SOCIEDAD › OPINIóN

La segunda condena

 Por Cledis Candelaresi

Quien imagina que es posible erradicar un problema sin atacar sus causas es, por lo menos, un necio. O intelectualmente deshonesto. O ambas cosas.

Sobran prueban estadísticas que muestran cómo la violencia crece en la medida que lo hace la desigualdad. Los mismos registros dan prueba de otra verdad casi de Perogrullo: cuando disminuye la inequidad, también merma el delito. Pero la pobreza, como causa madre de la delincuencia, brilla por su ausencia en el airado debate público acerca de cómo combatirla. El foco está puesto en enmascarar el síntoma pero no en fulminar el germen de la enfermedad.

Es lógico tentarse con la comodidad de la vía rápida. La “limpieza” a cualquier costo, quizás a semejanza de la razzia cosmética que intentó el ex intendente neoyorquino Rudolph Guliani con su fórmula de “tolerancia 0”. Pero es inconducente ni siquiera animarse a discutir sobre el origen del fenómeno que tanto preocupa.

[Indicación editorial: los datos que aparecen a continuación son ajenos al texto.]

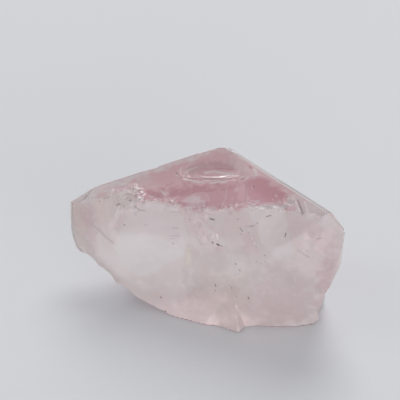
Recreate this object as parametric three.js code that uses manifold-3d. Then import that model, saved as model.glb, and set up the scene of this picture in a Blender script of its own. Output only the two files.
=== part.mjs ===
// Rough morganite, the pink variety of beryl: one broken piece of a large six-sided crystal.
//
// Millimetres, +Z up, +X along the length, -Y towards the broken front. The stone stands on a
// flat break at Z = 0, with the middle of its box at X = 0, Y = 0.
//
// It is made the way the real one came about. First the block: the flat faces the crystal grew,
// set out from its long axis by six-fold symmetry, and the rough planes it broke along. Then the
// scars: each flake that sprang off left a hollow shaped like part of a ball, which is shell-like
// fracture. Large scars are placed one by one, the small ones that cover the broken faces are
// spread evenly by a formula, and chips run along the broken edge of the top face.

import * as THREE from 'three';
import * as BufferGeometryUtils from 'three/addons/utils/BufferGeometryUtils.js';
import Module from 'manifold-3d';

const wasm = await Module();
wasm.setup();

// ---------------------------------------------------------------- driving dimensions

const STONE_COLOUR = 0xd6b4b8;
const STONE_ROUGHNESS = 0.25;

const FACET = 0.95;          // length of the little facets that a scar is made of
const RINGS = [3, 18];       // fewest and most rings of them on a ball
const SAW = 120;             // side of the block that cuts a flat face
const ONE_POINT = 1e-5;      // corners closer than this are one corner
const HEART = [0, 0, 10];    // a point well inside, from which the small scars are aimed
const GOLDEN = 0.6180339887; // the golden ratio's fraction, which spreads numbers evenly
const STRIDES = [0.7548776662, 0.569840291, 0.4142135624]; // three more that do not line up

// The long axis of the crystal leans to the left and to the front, so its end face dips there.
const C_AXIS = facing(-140.4, 68.4);
const FIRST_PRISM_FACE = facing(98.3, 11.6);
const PRISM_STEP = 60;       // degrees between prism faces
const RIGHT_BEVEL = 45;      // degrees that a bevel leans from the end face to the prism face
const LEFT_BEVEL = 20;

// Faces that grew: [name, outward normal, distance from the origin]
const BACK_LEFT = prismNormal(0);
const BACK_RIGHT = prismNormal(-1);
const LEFT = prismNormal(1);
const GROWN = [
  ['end face', C_AXIS, 18.9],
  ['back left prism face', BACK_LEFT, 13.1],
  ['back right prism face', BACK_RIGHT, 16.1],
  ['right bevel', between(C_AXIS, BACK_RIGHT, RIGHT_BEVEL), 24.05],
  ['left bevel', between(C_AXIS, LEFT, LEFT_BEVEL), 23.4],
];

// Planes that it broke along: [name, azimuth, elevation, distance from the origin]
const BROKEN = [
  ['front right', -83.5, -14.5, 8.65],
  ['upper front', -117.5, 13, 8.2],
  ['upper left', -121, 27, 12.15],
  ['lower left', -114.5, -10.5, 6.3],
  ['left shoulder', -130.5, 0.5, 10.35],
  ['left end', -166, 0, 19.6],
  ['left underside', 176.5, -59.5, 4.8],
  ['right shoulder', -8, 42, 29.75],
  ['right end', 10, 0, 18.55],
  ['right underside', -17.5, -19.5, 17.1],
  ['back left underside', 108, -44, 4.9],
  ['back right underside', 52, -38, 9.2],
];
const RESTING = ['resting face', 0, -90, 0];

// Large scars, each cut into one face: near = a point that is dropped onto the face, rim = half
// its width, narrow = its height over its width, spin = how far its long side turns on the face,
// turn = how far it looks away from the face's own direction in azimuth and elevation.
const SCARS = [
  // the two wide hollows of the front, and what lies between them
  { face: 'upper front', near: [8.6, -8.8, 17.4], rim: 6.3, depth: 1.8, turn: [6, 6] },
  { face: 'upper front', near: [-9.5, -1, 11], rim: 6.6, depth: 1, narrow: 0.85, spin: 30 },
  { face: 'upper front', near: [1.2, -6.2, 14], rim: 4.2, depth: 0.8, narrow: 0.6, spin: 65 },
  { face: 'upper front', near: [4.5, -8.7, 11], rim: 3.4, depth: 0.6, turn: [0, -6] },
  // below the right bevel
  { face: 'upper front', near: [12.8, -10.2, 23], rim: 2.6, depth: 1.1, turn: [22, 24] },
  { face: 'upper front', near: [15, -11.4, 22.7], rim: 2.7, depth: 1.1, turn: [22, 24] },
  { face: 'front right', near: [17.3, -12.8, 21.4], rim: 2.7, depth: 0.8, turn: [10, 15] },
  { face: 'front right', near: [18.7, -11.4, 17], rim: 3.2, depth: 0.6, narrow: 0.7, spin: 80 },
  { face: 'front right', near: [14.9, -12.2, 18.2], rim: 4.2, depth: 0.7, narrow: 0.6, spin: 65 },
  { face: 'front right', near: [16.5, -10.7, 13], rim: 3.6, depth: 0.5, narrow: 0.8 },
  // the notches at the left of the end face's broken edge
  { face: 'upper left', near: [-15.2, 3.2, 16.8], rim: 1.6, depth: 0.8, turn: [0, 30] },
  { face: 'upper left', near: [-13.3, 2.4, 17.5], rim: 2, depth: 1.1, turn: [10, 34] },
  { face: 'upper left', near: [-11.5, 1.6, 17.7], rim: 1.6, depth: 0.8, turn: [-10, 30] },
  // the rest of its left half
  { face: 'upper left', near: [-7.4, -1, 17.8], rim: 2.6, depth: 0.5, turn: [0, 22] },
  { face: 'upper left', near: [-3.5, -3, 18.4], rim: 2.6, depth: 0.4, turn: [0, 22] },
  // the lower front
  { face: 'lower left', near: [-6.7, -5, 5.4], rim: 5, depth: 0.6, narrow: 0.7, spin: 20 },
  { face: 'lower left', near: [-1.1, -7.5, 4.5], rim: 4.5, depth: 0.6 },
  { face: 'front right', near: [6.7, -9.8, 6], rim: 5.5, depth: 0.6, narrow: 0.8, turn: [0, 4] },
  { face: 'front right', near: [13.2, -9.2, 6.4], rim: 5.2, depth: 0.6 },
  { face: 'front right', near: [3.2, -10.9, 8.5], rim: 3, depth: 0.5 },
  // bites out of the left underside, which make its notched outline
  { face: 'left underside', near: [-18.6, 2.6, 5.5], rim: 2.4, depth: 0.7 },
  { face: 'left underside', near: [-16.3, 0.6, 4.1], rim: 2.6, depth: 0.8 },
  { face: 'left underside', near: [-12.4, -1.1, 2.1], rim: 2.8, depth: 0.7 },
  // the chip out of the end face, a long lens with a gutter along its front
  { face: 'end face', near: [0.9, 3.9, 21.6], rim: 5.8, depth: 0.4, narrow: 0.4, spin: 32 },
  { face: 'end face', near: [0.4, 2.2, 21.1], rim: 4.8, depth: 0.38, narrow: 0.12, spin: 31 },
];

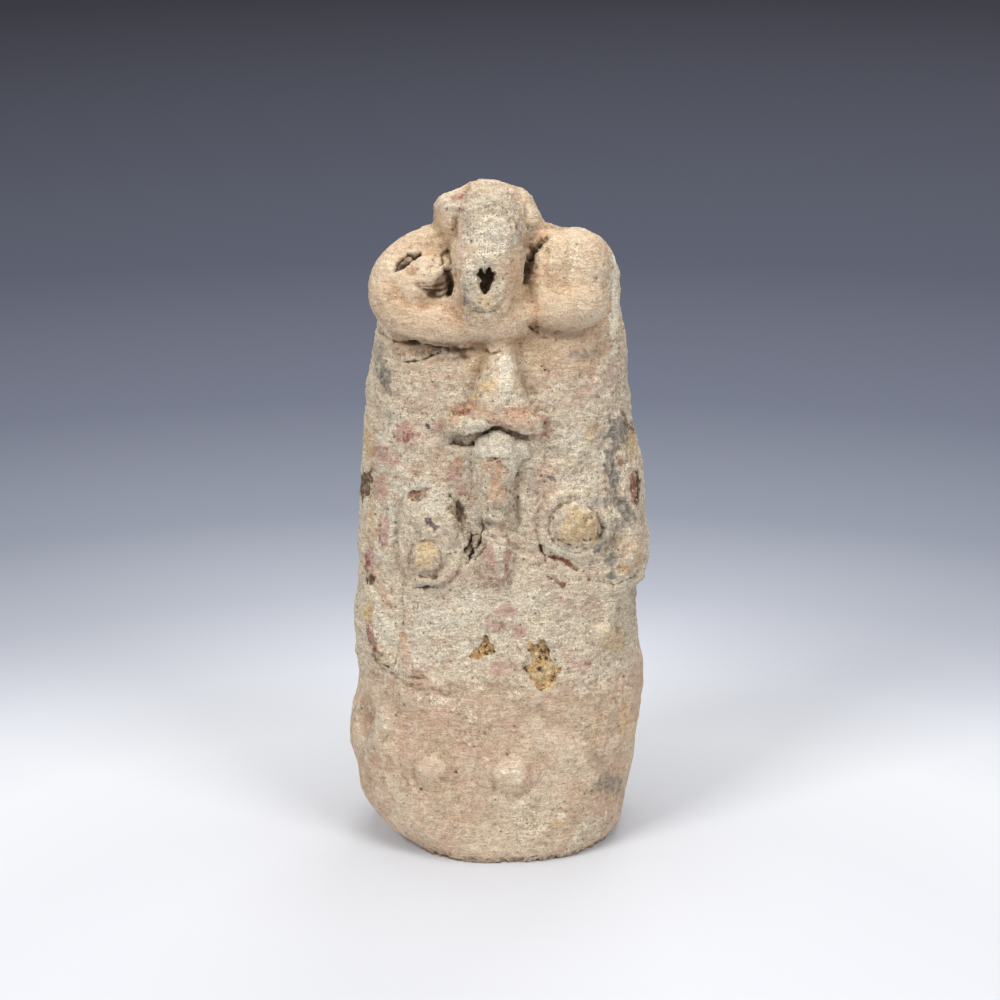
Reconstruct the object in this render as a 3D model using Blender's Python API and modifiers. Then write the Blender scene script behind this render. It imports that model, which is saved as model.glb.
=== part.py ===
"""A hand-modelled terracotta figure: a tall, slightly flattened clay body on a broad foot, with a knob of a head between
two thick lobes, a flared lip below it, an upright ridge, two ringed bosses and smaller pellets on its front.

Metres, +Z up. The figure faces -Y and stands on the plane z = 0, with the origin at the middle of its outline.
The whole figure is one lump of clay, so every form is laid on as a closed lump of its own, fused with the rest,
pressed and grooved, hollowed at the mouth, and cut flat underneath.
"""

import math

import bmesh
import bpy
import numpy as np
from mathutils import Euler, Matrix, Vector, noise

# Driving sizes, in metres.
FIGURE_HEIGHT = 0.300
BODY_WIDTH = 0.132
BODY_DEPTH = 0.088
MOUTH_WIDTH = 0.0085
MOUTH_HEIGHT = 0.0125
MOUTH_DEPTH = 0.018
EAR_ROLL_THICKNESS = 0.0240
LIP_THICKNESS = 0.0100
RIDGE_WIDTH = 0.0150
LARGE_PELLET_DIAMETER = 0.0200
LARGE_RING_DIAMETER = 0.0270
LARGE_RING_THICKNESS = 0.0060
OVAL_BOSS_WIDTH = 0.0250
OVAL_BOSS_HEIGHT = 0.0420
OVAL_BOSS_THICKNESS = 0.0075
SMALL_PELLET_DIAMETER = 0.0140
FOOT_PELLET_DIAMETER = 0.0170
PATCH_THICKNESS = 0.0035

# How finely the clay is worked.
FUSING_VOXEL = 0.0015
SMOOTHING_PASSES = 4
UNEVENNESS = 0.0011
UNEVENNESS_SPAN = 0.034
MOST_TRIANGLES = 8800
FOOT_SNAP = 0.0004
LEDGE_SLOPE = 2.5
GROOVE_MARKS = 40
GROOVE_END_SHARE = 0.6

# The free forms are drawn in millimetres on a figure of this size, and follow the driving sizes from there.
DRAWN_HEIGHT = 300.0
DRAWN_WIDTH = 132.0
DRAWN_DEPTH = 88.0
ACROSS = BODY_WIDTH / DRAWN_WIDTH
INWARD = BODY_DEPTH / DRAWN_DEPTH
UPWARD = FIGURE_HEIGHT / DRAWN_HEIGHT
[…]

El chico abatido en Flores el domingo tenía apenas 14 años. Acuchillado por el dueño de casa, buscó en vano refugio en una casa próxima mientras su amigo ensayaba explicaciones ante sus víctimas. Su papá, balbuceó, hace nueve años que está preso. Es decir, desde que él apenas tenía seis. Cuando otros chicos se reconfortaban con el chocolate caliente y gozaban en la TV la acción de los Power Ranger o la ternura de los Pokemon, seguramente él debía ingeniárselas para mordisquear un pedazo de pan.

Los jóvenes cuyo ajusticiamiento muchos reclaman provienen de cunas del dolor y alimentan las cárceles que sólo los empujan a seguir delinquiendo.

Pero éste parece ser es un detalle menor, que ningún vecino justamente asustado tiene en cuenta a la hora de su relato. La desesperación del delincuente no cuenta. Aunque ése es el fundamento de su agresividad. ¿Por qué habría de respetar la vida ajena si no tiene ningún aprecio por la propia? Ni siquiera muerto recupera su estatus de persona. Es el abatido. El occiso. O, simplemente, el delincuente.

Hace casi dos años que dos muchachos entraron en mi departamento y a punta de cuchillo se llevaron las cosas de valor que, en algunos casos, aún no repuse. Experimenté la angustia de las víctimas. Y pude ver sin intermediarios el temerario arrojo de esos pibes, ladrones improvisados en el metier, empecinados en llevarse la Play Station de los míos.

Imaginarlos ajusticiados en una vereda sería anhelar una segunda condena. La primera está acusada por las estadísticas: pertenecen a esa legión de jóvenes ubicados debajo de la infranqueable línea de pobreza.